- WHAT TO PRODUCE:
Give again the entries below exactly, beginning at the first line and ending at the line with "black nursery pot.".

───── SOURCE DATA

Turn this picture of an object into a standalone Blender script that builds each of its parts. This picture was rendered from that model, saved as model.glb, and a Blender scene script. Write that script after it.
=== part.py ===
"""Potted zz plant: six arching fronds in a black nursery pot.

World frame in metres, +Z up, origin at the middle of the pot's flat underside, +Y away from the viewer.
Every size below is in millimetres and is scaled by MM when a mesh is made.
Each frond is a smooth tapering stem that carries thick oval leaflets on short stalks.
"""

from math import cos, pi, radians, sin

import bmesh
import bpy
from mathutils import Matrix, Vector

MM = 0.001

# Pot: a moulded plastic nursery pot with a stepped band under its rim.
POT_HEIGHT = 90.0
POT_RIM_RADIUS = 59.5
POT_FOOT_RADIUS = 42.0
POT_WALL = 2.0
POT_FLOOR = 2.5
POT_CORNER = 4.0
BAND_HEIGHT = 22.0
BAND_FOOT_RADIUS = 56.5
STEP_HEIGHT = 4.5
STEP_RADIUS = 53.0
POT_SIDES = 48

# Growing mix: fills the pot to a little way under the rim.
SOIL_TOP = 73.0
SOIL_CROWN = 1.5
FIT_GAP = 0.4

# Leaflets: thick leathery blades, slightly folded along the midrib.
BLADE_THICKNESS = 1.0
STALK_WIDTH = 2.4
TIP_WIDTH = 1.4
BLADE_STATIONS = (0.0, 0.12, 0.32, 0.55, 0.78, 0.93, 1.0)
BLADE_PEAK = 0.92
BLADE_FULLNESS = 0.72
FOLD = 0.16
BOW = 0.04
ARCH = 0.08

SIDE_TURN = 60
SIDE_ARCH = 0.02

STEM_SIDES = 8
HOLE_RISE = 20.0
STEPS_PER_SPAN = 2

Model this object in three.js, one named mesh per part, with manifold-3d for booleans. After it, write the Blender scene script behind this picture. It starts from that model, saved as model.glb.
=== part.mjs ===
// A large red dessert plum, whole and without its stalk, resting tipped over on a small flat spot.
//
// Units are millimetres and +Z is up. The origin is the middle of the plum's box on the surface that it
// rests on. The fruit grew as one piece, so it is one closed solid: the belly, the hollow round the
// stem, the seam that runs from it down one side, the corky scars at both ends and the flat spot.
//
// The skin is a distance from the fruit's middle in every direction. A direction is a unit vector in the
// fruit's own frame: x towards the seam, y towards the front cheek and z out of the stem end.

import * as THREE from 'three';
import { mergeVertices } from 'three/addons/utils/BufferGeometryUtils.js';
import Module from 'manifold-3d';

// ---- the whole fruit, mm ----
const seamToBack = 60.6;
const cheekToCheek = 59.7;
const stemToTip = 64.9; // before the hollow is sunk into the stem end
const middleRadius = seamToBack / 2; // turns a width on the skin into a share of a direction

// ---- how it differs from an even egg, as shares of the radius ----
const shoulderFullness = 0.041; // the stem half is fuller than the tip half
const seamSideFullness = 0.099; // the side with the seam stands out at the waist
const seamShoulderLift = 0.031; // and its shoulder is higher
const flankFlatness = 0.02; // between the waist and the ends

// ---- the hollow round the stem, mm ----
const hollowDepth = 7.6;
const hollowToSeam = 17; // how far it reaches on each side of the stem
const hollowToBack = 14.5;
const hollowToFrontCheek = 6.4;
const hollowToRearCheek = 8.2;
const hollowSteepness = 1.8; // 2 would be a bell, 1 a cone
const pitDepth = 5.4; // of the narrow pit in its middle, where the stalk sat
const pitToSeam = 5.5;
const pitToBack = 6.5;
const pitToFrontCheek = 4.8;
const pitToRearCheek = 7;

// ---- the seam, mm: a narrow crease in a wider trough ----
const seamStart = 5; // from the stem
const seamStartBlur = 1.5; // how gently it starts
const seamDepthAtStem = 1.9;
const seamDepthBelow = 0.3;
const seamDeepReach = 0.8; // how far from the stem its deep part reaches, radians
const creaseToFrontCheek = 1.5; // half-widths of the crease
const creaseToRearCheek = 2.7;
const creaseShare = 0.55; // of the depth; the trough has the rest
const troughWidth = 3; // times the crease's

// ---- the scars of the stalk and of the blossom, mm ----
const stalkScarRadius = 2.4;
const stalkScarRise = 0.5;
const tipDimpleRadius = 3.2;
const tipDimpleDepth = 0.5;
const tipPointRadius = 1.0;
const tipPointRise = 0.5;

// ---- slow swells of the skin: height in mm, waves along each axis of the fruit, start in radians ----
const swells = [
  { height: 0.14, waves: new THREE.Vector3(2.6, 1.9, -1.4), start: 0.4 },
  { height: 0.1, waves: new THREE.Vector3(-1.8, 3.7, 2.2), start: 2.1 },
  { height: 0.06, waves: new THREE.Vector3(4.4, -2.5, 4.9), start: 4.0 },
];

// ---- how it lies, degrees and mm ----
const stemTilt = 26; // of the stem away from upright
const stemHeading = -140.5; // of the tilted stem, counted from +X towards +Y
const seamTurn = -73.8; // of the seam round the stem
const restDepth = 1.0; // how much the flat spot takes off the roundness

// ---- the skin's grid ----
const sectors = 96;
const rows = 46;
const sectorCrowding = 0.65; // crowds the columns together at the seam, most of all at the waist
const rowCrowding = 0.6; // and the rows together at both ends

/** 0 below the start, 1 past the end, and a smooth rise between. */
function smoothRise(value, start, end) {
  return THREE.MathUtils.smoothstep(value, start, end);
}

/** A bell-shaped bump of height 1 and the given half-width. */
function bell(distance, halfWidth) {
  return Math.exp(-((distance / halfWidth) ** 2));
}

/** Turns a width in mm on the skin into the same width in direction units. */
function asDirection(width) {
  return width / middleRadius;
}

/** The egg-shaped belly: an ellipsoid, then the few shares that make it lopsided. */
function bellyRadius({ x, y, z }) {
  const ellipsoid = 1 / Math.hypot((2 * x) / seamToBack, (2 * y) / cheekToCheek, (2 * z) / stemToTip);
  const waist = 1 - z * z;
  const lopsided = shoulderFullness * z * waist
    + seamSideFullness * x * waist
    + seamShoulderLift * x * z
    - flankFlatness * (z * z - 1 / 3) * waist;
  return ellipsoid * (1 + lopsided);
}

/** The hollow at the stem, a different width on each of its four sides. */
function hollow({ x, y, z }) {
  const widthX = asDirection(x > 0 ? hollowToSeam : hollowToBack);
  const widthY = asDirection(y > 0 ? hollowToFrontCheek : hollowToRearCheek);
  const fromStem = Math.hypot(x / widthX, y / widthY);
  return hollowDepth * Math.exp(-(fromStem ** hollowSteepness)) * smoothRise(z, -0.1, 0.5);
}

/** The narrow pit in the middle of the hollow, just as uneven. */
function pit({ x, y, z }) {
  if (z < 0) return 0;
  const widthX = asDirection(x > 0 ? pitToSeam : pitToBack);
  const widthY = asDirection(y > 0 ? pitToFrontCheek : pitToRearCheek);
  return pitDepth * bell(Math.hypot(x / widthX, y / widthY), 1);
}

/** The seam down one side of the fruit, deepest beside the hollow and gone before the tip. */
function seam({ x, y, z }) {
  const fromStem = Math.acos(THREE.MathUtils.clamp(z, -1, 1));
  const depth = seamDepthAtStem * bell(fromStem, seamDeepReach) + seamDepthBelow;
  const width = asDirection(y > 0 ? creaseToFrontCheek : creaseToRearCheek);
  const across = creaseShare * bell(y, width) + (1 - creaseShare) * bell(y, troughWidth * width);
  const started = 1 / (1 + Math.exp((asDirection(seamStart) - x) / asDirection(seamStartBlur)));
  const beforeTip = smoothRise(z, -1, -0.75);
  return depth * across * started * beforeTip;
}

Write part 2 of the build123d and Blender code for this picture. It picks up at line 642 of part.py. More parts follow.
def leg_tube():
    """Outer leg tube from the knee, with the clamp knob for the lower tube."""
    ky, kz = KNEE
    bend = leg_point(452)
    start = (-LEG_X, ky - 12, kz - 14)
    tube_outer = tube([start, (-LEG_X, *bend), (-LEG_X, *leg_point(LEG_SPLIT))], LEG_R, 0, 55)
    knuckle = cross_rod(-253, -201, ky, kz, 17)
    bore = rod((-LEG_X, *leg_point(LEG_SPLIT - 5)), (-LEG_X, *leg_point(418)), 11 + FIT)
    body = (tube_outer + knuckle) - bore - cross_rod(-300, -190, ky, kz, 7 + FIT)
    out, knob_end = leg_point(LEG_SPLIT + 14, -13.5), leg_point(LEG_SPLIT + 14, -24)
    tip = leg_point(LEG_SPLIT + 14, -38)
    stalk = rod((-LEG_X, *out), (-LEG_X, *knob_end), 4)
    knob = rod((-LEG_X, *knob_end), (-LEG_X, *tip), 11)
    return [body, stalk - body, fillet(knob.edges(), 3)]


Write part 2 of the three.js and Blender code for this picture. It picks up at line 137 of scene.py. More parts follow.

──────────

- TASK ANSWER:
Turn this picture of an object into a standalone Blender script that builds each of its parts. This picture was rendered from that model, saved as model.glb, and a Blender scene script. Write that script after it.
=== part.py ===
"""Potted zz plant: six arching fronds in a black nursery pot.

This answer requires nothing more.